[Challenge] Reproduce each line of the listing exactly.

□ □ □ □ □ □ □

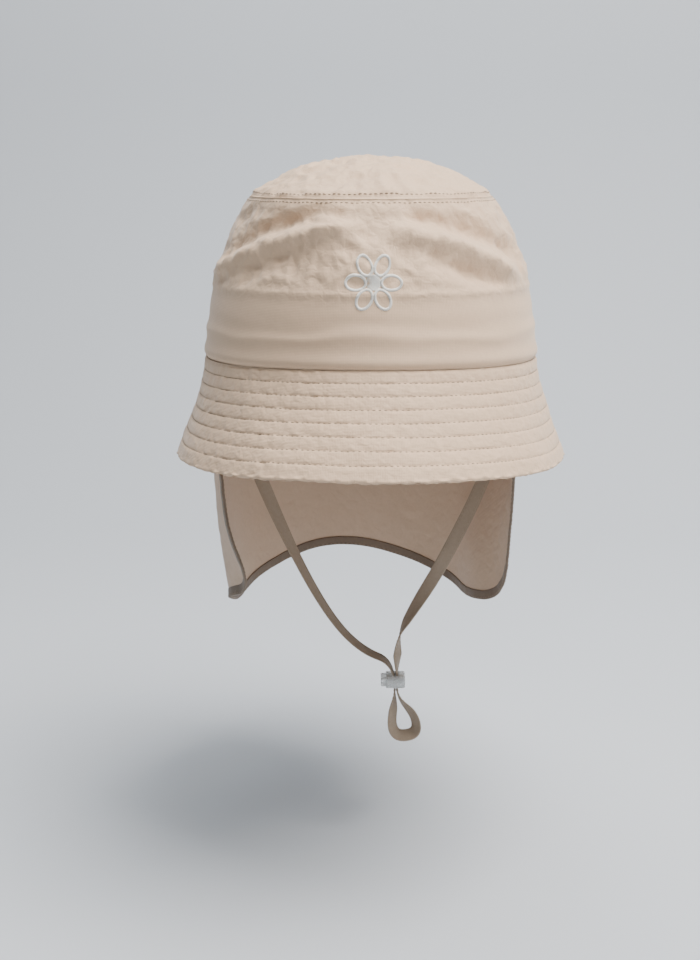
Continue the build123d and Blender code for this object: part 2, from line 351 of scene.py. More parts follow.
def rounded_outline(width: float, height: float, corner: float, steps: int = 4) -> np.ndarray:
    """Make a rounded rectangle about the origin: four quarter circles joined by straight sides."""
    quarter = np.linspace(0, math.pi / 2, steps)
    centres = ((1, 1, 0), (-1, 1, 1), (-1, -1, 2), (1, -1, 3))
    arcs = []
    for sign_x, sign_y, turn in centres:
        angle = quarter + turn * math.pi / 2
        x = sign_x * (width / 2 - corner) + corner * np.cos(angle)
        y = sign_y * (height / 2 - corner) + corner * np.sin(angle)
        arcs.append(np.stack([x, y], axis=-1))
    return np.concatenate(arcs)


START_CAPS = {6: [[5, 4, 3, 0], [3, 2, 1, 0]], 5: [[3, 2, 1, 0], [4, 3, 0, 0]]}
STOP_CAPS = {6: [[0, 1, 2, 3], [0, 3, 4, 5]], 5: [[0, 1, 2, 3], [0, 3, 4, 4]]}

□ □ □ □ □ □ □

[Task output]
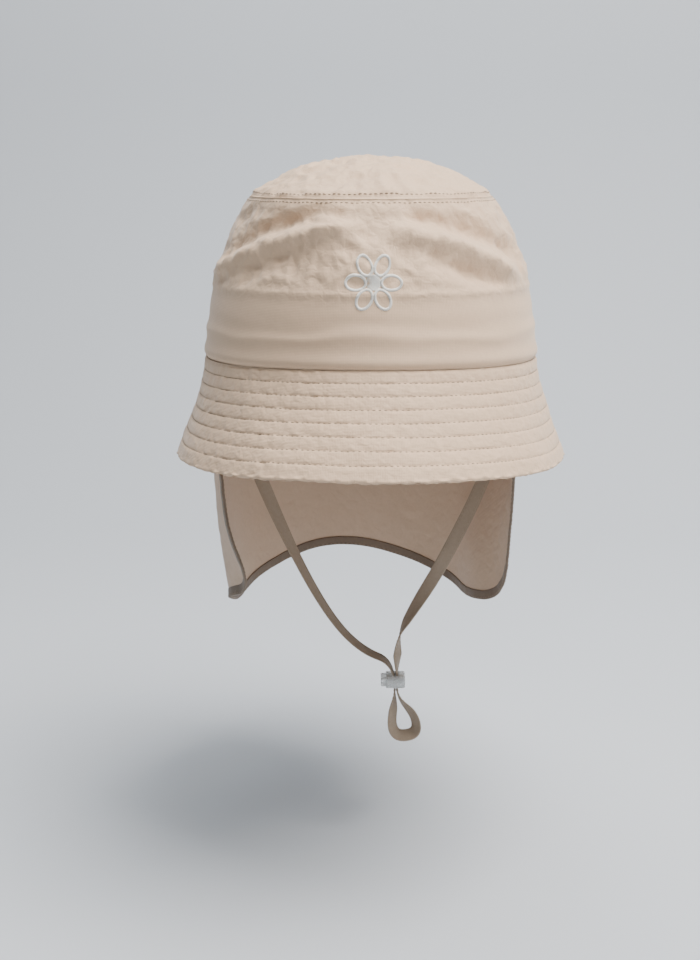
Continue the build123d and Blender code for this object: part 2, from line 351 of scene.py. More parts follow.
def rounded_outline(width: float, height: float, corner: float, steps: int = 4) -> np.ndarray:
    """Make a rounded rectangle about the origin: four quarter circles joined by straight sides."""
    quarter = np.linspace(0, math.pi / 2, steps)
    centres = ((1, 1, 0), (-1, 1, 1), (-1, -1, 2), (1, -1, 3))
    arcs = []
    for sign_x, sign_y, turn in centres:
        angle = quarter + turn * math.pi / 2
        x = sign_x * (width / 2 - corner) + corner * np.cos(angle)
        y = sign_y * (height / 2 - corner) + corner * np.sin(angle)
        arcs.append(np.stack([x, y], axis=-1))
    return np.concatenate(arcs)


START_CAPS = {6: [[5, 4, 3, 0], [3, 2, 1, 0]], 5: [[3, 2, 1, 0], [4, 3, 0, 0]]}
STOP_CAPS = {6: [[0, 1, 2, 3], [0, 3, 4, 5]], 5: [[0, 1, 2, 3], [0, 3, 4, 4]]}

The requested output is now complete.